Should traditional or social media content include warnings about misinformation?


The debate over whether social media platforms should be
held accountable for ensuring the content they carry is “truthful” (whatever
that means — perhaps “not fake news” is a better description) continues to
rage. Since checking the bona fides of questionable content is costly, internet
platforms are increasingly managing reputational risks by attaching warnings
where there is any doubt whether a claim is likely to stand up to reasonable
scrutiny.

via Twenty20

On the other hand, while one might hope regulatory and
voluntary codes of conduct mean the traditional media is less prone to
circulating and amplifying misinformation (including that emanating from
quasi-scientific reports on complex and controversial subjects), it is not
clear this is the case.

Example:
Rewheel/research

Take, for example, the traditional media’s handling of reports on mobile phone and internet bundles by the Finnish consultancy Rewheel/research. Their Digital Fuel Monitor reports comparing connectivity competitiveness and prices between countries have for many years provided grist for the mills of media outlets on both sides of the Atlantic because of their repeated findings that US and Canadian wireless prices are “exorbitant” and “among the world’s most expensive.” Uncritical republication of the headline findings by the mainstream media has led to the widespread popular perception that the headline-grabbing claims are true. The result has been significant consumer pressure on regulators and politicians to respond.

However, a simple Google search reveals there have long been
significant concerns about Rewheel’s methodology, rendering the reports’
findings misleading at best and blatantly untruthful at worst — in other words,
equally deserving of a warning for readers as politically questionable tweets
are. 

Critique

The most recent critique was released on Monday by NERA Economic Consulting’s Christian Dippon and 23 international legal and economic experts (including myself and AEI colleagues Mark Jamison and Daniel Lyons). It identifies Rewheel’s “unsuitable analytical concept, unrealistic assumptions, and the omission of marketplace realities” and states that “counterintuitive results inform the rankings’ ineptness.”

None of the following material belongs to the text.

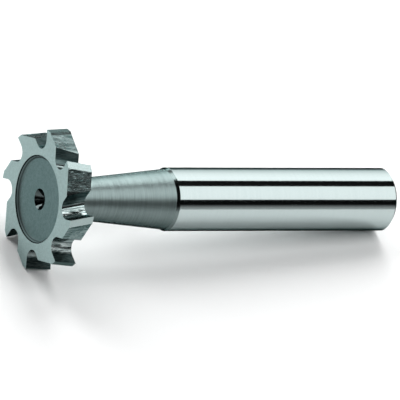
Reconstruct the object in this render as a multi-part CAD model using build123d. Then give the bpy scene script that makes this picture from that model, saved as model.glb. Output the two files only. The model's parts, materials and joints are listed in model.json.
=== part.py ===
# Keyseat cutter for half-moon keys: a straight shank, a tapered neck and a thin disc of
# staggered teeth, ground from one bar of high-speed steel.
# The cutter is drawn standing on its own axis, with the front face of the disc up at z = 0
# and the shank below it, and is then laid down as it rests on a bench: on two neighbouring
# teeth and the far edge of the shank.

from build123d import *

import os
from math import atan2, cos, degrees, radians, sin, sqrt, tan

# Driving dimensions, in millimetres and degrees
cutter_diameter = 22.5
cutter_width = 4.0
overall_length = 63.0
shank_diameter = 10.0
shank_length = 40.0
shank_end_chamfer = 0.4
shoulder_chamfer_length = 0.5
shoulder_chamfer_depth = 0.25
neck_root_diameter = 5.8
neck_fillet = 1.0

tooth_pairs = 4
stagger_angle = 10.0
rake_angle = 9.0
gash_angle = 43.0
gullet_depth = 3.25
gullet_radius = 1.6
land_width = 1.2
land_relief = 8.0
heel_width = 0.5
heel_relief = 44.0
back_relief = 37.0

side_clearance = 1.0
recess_rim = 1.1
recess_depth = 0.5
recess_wall_angle = 45.0

centre_mouth_diameter = 3.35
centre_pilot_diameter = 1.6
centre_angle = 60.0
centre_depth = 3.5
drill_point_angle = 118.0

grinding_stock = 0.3

# Worked out from the driving dimensions
tip_radius = cutter_diameter / 2
shank_radius = shank_diameter / 2
stock_radius = tip_radius + grinding_stock
tooth_count = 2 * tooth_pairs
tooth_pitch = 360 / tooth_count
root_ring_radius = tip_radius - gullet_depth
recess_radius = root_ring_radius - recess_rim


def side_hollow(radius):
    """How far a side face of the disc has been ground below its rim at this radius."""
    return (tip_radius - radius) * tan(radians(side_clearance))


def turned_blank():
    """The bar as it leaves the lathe: disc, recess, neck and shank in one revolved outline."""
    recess_floor = side_hollow(recess_radius) + recess_depth
    floor_radius = recess_radius - recess_depth * tan(radians(recess_wall_angle))
    neck_root_radius = neck_root_diameter / 2
    shank_start = overall_length - shank_length
    head_back = cutter_width - side_hollow(neck_root_radius)
    outline = Polyline(
        (0, -recess_floor),
        (floor_radius, -recess_floor),
        (recess_radius, -side_hollow(recess_radius)),
        (stock_radius, -side_hollow(stock_radius)),
        (stock_radius, -cutter_width + side_hollow(stock_radius)),
        (neck_root_radius, -head_back),
        (shank_radius - shoulder_chamfer_depth, -shank_start + shoulder_chamfer_length),
        (shank_radius, -shank_start),
        (shank_radius, -overall_length + shank_end_chamfer),
        (shank_radius - shank_end_chamfer, -overall_length),
        (0, -overall_length),
        close=True,
    )
    half_section = make_face(outline)
    neck_corner = half_section.vertices().sort_by_distance((neck_root_radius, -head_back))[0]
    half_section = fillet(neck_corner, neck_fillet)
    return revolve(Plane.XZ * half_section, Axis.Z)


def centre_hole():
    """A lathe centre's seat with its pilot hole, mouth up at the origin."""
    mouth = centre_mouth_diameter / 2
    pilot = centre_pilot_diameter / 2
    half_section = make_face(
        Polyline(
            (0, 0),
            (mouth, 0),
            (pilot, -(mouth - pilot) / tan(radians(centre_angle / 2))),
            (pilot, -centre_depth),
            (0, -centre_depth - pilot / tan(radians(drill_point_angle / 2))),
            close=True,
        )
    )
    return revolve(Plane.XZ * half_section, Axis.Z)


# Each tooth is worked out with its tip on the +X side, its gullet counterclockwise of it
# and its back clockwise of it, as seen from the front
tip = Vector(tip_radius, 0)
rake_line = Vector(1, 0).rotate(Axis.Z, rake_angle)
rake_normal = rake_line.rotate(Axis.Z, 90)
wall_line = rake_line.rotate(Axis.Z, gash_angle)
wall_normal = wall_line.rotate(Axis.Z, 90)

# The gullet's root circle touches the rake face, and comes down to the root ring
highest_centre = tip + rake_normal * gullet_radius
run = highest_centre.dot(rake_line)
reach = root_ring_radius + gullet_radius
rake_length = run - sqrt(run**2 - highest_centre.dot(highest_centre) + reach**2)
root_centre = highest_centre - rake_line * rake_length

# The narrow land ground behind the tip ends at the heel
land_line = Vector(0, -1).rotate(Axis.Z, -land_relief)
heel_start = tip + land_line * land_width


def gash_section():
    """What the gashing wheel takes out in front of a tooth: rake face, round root, wall."""
    rake_foot = root_centre - rake_normal * gullet_radius
    root_low = root_centre - root_centre.normalized() * gullet_radius
    wall_foot = root_centre + wall_normal * gullet_radius
    rake_out = rake_foot + rake_line * tip_radius
    wall_out = wall_foot + wall_line * tip_radius
    return make_face(
        [
            Line(rake_out, rake_foot),
            ThreePointArc(rake_foot, root_low, wall_foot),
            Line(wall_foot, wall_out),
            Line(wall_out, rake_out),
        ]
    )


def back_section():
    """What is ground off behind a tip: the narrow land, a steeper heel and the long back."""
    clear_radius = 2 * tip_radius
    heel_line = Vector(0, -1).rotate(Axis.Z, -heel_relief)
    back_line = Vector(0, -1).rotate(Axis.Z, -back_relief)
    heel_end = heel_start + heel_line * heel_width
    # The back runs out over the root of the gullet behind it
    gullet_behind = root_centre.normalized().rotate(Axis.Z, -tooth_pitch) * clear_radius
    back_end = IntersectingLine(heel_end, back_line, Line((0, 0), gullet_behind)) @ 1
    lead_in = tip - land_line * land_width
    return make_face(
        Polyline(
            lead_in,
            heel_start,
            heel_end,
            back_end,
            gullet_behind,
            lead_in.normalized() * clear_radius,
            close=True,
        )
    )


def swung_bar(section, hand):
    """A straight bar of that section through the disc, swung off the axis to one side."""
    swing = Vector(0, hand * tan(radians(stagger_angle)), 1)
    start = Vector(0, 0, -cutter_width / 2) - swing * cutter_width
    return extrude(Pos(start) * section, 2 * cutter_width * swing.length, swing)


def toothed_cutter():
    """The finished cutter, with every second tooth swung the other way."""
    waste = []
    for tooth in range(tooth_count):
        hand = 1 if tooth % 2 else -1
        place = Rot(0, 0, (tooth + 0.5) * tooth_pitch)
        waste.append(place * swung_bar(gash_section(), hand))
        waste.append(place * swung_bar(back_section(), hand))
    front_centre = Pos(0, 0, -side_hollow(recess_radius) - recess_depth) * centre_hole()
    rear_centre = Pos(0, 0, -overall_length) * Rot(180, 0, 0) * centre_hole()
    return turned_blank() - waste - front_centre - rear_centre


def laid_down(cutter):
    """Lie the cutter along +X with its disc at -X, on the floor and centred over the origin."""
    # At the back of the disc it stands on the heel of one tooth and the tip of the next
    swing = Vector(0, cutter_width / 2 * tan(radians(stagger_angle)))
    low_heel = (heel_start + swing).rotate(Axis.Z, tooth_pitch / 2)
    low_tip = (tip - swing).rotate(Axis.Z, -tooth_pitch / 2)
    down = (low_heel - low_tip).rotate(Axis.Z, -90).normalized()
    turned = Rot(0, 0, -degrees(atan2(down.Y, down.X))) * cutter
    # The shank dips until the edge of its far end touches the floor too
    footing_to_edge = overall_length - shank_end_chamfer - cutter_width
    tilt = atan2(down.dot(low_tip) - shank_radius, footing_to_edge)
    bench = Plane(
        origin=(0, 0, 0),
        x_dir=(-sin(tilt), 0, -cos(tilt)),
        z_dir=(-cos(tilt), 0, sin(tilt)),
    )
    lying = bench.location * turned
    box = lying.bounding_box()
    return Pos(-box.center().X, -box.center().Y, -box.min.Z) * lying


os.makedirs("parts", exist_ok=True)
export_step(laid_down(toothed_cutter()), "parts/keyseat_cutter.step")
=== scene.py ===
# A woodruff keyseat cutter, lying on a pale floor as it comes to rest: a ground shank, a turned
# neck and a thin disc of staggered teeth, all of one bar of high-speed steel.
# The bar's shape comes from the frame, and this script gives each zone of it the finish that
# the lathe, the grinding wheel or the hardening furnace left on it. Shade is painted into the
# centre holes, the gullets and two lines on the recess's wall.

import json
from math import atan2, cos, pi, radians, sin, tan

import bmesh
import bpy
from mathutils import Matrix, Vector

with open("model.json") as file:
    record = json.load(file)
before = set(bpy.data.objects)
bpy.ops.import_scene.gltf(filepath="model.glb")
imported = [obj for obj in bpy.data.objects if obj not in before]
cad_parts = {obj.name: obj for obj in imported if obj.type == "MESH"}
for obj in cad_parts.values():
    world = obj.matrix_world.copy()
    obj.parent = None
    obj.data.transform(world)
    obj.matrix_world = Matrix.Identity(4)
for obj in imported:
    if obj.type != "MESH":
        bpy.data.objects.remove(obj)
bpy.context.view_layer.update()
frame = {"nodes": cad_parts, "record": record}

# The bar. It is turned and ground between centres, so each finish on it is laid out along and
# around one axis. Tool coordinates are in millimetres: X runs from the middle of the front face
# to the shank's far end, and Y and Z lie across it.
mm_per_metre = 1000
shank_start = 23.0
shank_mount = [mount for mount in frame["record"]["mounts"] if mount["name"] == "shank"][0]
tool_axis = Vector(shank_mount["axis"]).normalized()
grip_middle = shank_start + shank_mount["dims"]["length_mm"] / 2
front_centre = Vector(shank_mount["pos_m"]) - tool_axis * grip_middle / mm_per_metre
tool_tilt = atan2(-tool_axis.z, tool_axis.x)
along_axis = (1.0, 0.0, 0.0)
across_axis = (0.0, 1.0, 1.0)

steel = bpy.data.materials.new("high_speed_steel")
steel.use_nodes = True
steel_tree = steel.node_tree
steel_tree.nodes.clear()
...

The comprehensive analysis in the plain-speaking report
enables nontechnical readers to quickly understand Rewheel’s methodological
weaknesses. It likens Rewheel’s decision to insert the price for the most
expensive plan observed internationally into a country’s basket if that plan is
not offered in that country as the equivalent of “imputing the price of buffalo
meat in a vegetarian supermarket is the same as the price of the most expensive
buffalo meat vendor in the world.”

It highlights Rewheel’s flawed assumption of a utopian world
in which all providers face the same costs when comparing Canadian prices
directly with Finnish ones, “even though Finland has a population one-sixth the
size of Canada and a landmass one twenty-ninth the size” and “Finnish mobile
wireless providers also pay about 90 percent less for radio spectrum relative
to their Canadian peers.” And it demonstrates the fallacy of omitting the most
popular plans in a country (for example, the plans purchased by 50 percent of
Canadians) if they do not feature in the bundle selected for comparison. It is
therefore unsurprising that Rewheel can declare an operator to be uncompetitive
in a particular country when it is really the most popular one according to
actual market data.  

Freemium: reliable
content or advertising hook?

The report also identifies, in passing, an important fact
about Rewheel that can inform all publishers about the risks of republishing
its claims or relying on the veracity of the dramatic statements in its press
releases and on its website: its business model. Rewheel employs the classic
“freemium” model: “It publishes attention grabbing headlines and some colorful
charts for free, but anyone seeking to understand more about the derivation of
the data must pay Rewheel’s fees for the full content.” Contrast this with the
classic academic research model in which full disclosure in the public domain
of the research itself — and increasingly the data from which conclusions are
drawn — is the norm.

In traditional media, journalistic ethics require
disclosures when free trials or samples are provided as source materials. The
authors and readers are aware of the potential for bias. Was the hotel room
supplied to the travel journalist the best available or the run-of-the-house
version? With freemium content, the relevant questions are: Are the results
being shown in the most dramatic fashion to induce purchase? Is it reliable
information or simply an advertisement?

Caveat lector and regulator

While it may be asking a lot of the media to write
knowledgably about highly technical and scientific work, it is definitely
reasonable to expect a quick check of the business models of sources and
couching any editorial commentary with warnings to alert readers rather than
blindly republishing headlines.

Consumers should expect the same standards from all media
providers — traditional and social — when it comes to the truthfulness of their
content. Regulators and developers of industry conduct codes should be
cognizant of the risks associated with freemium content too.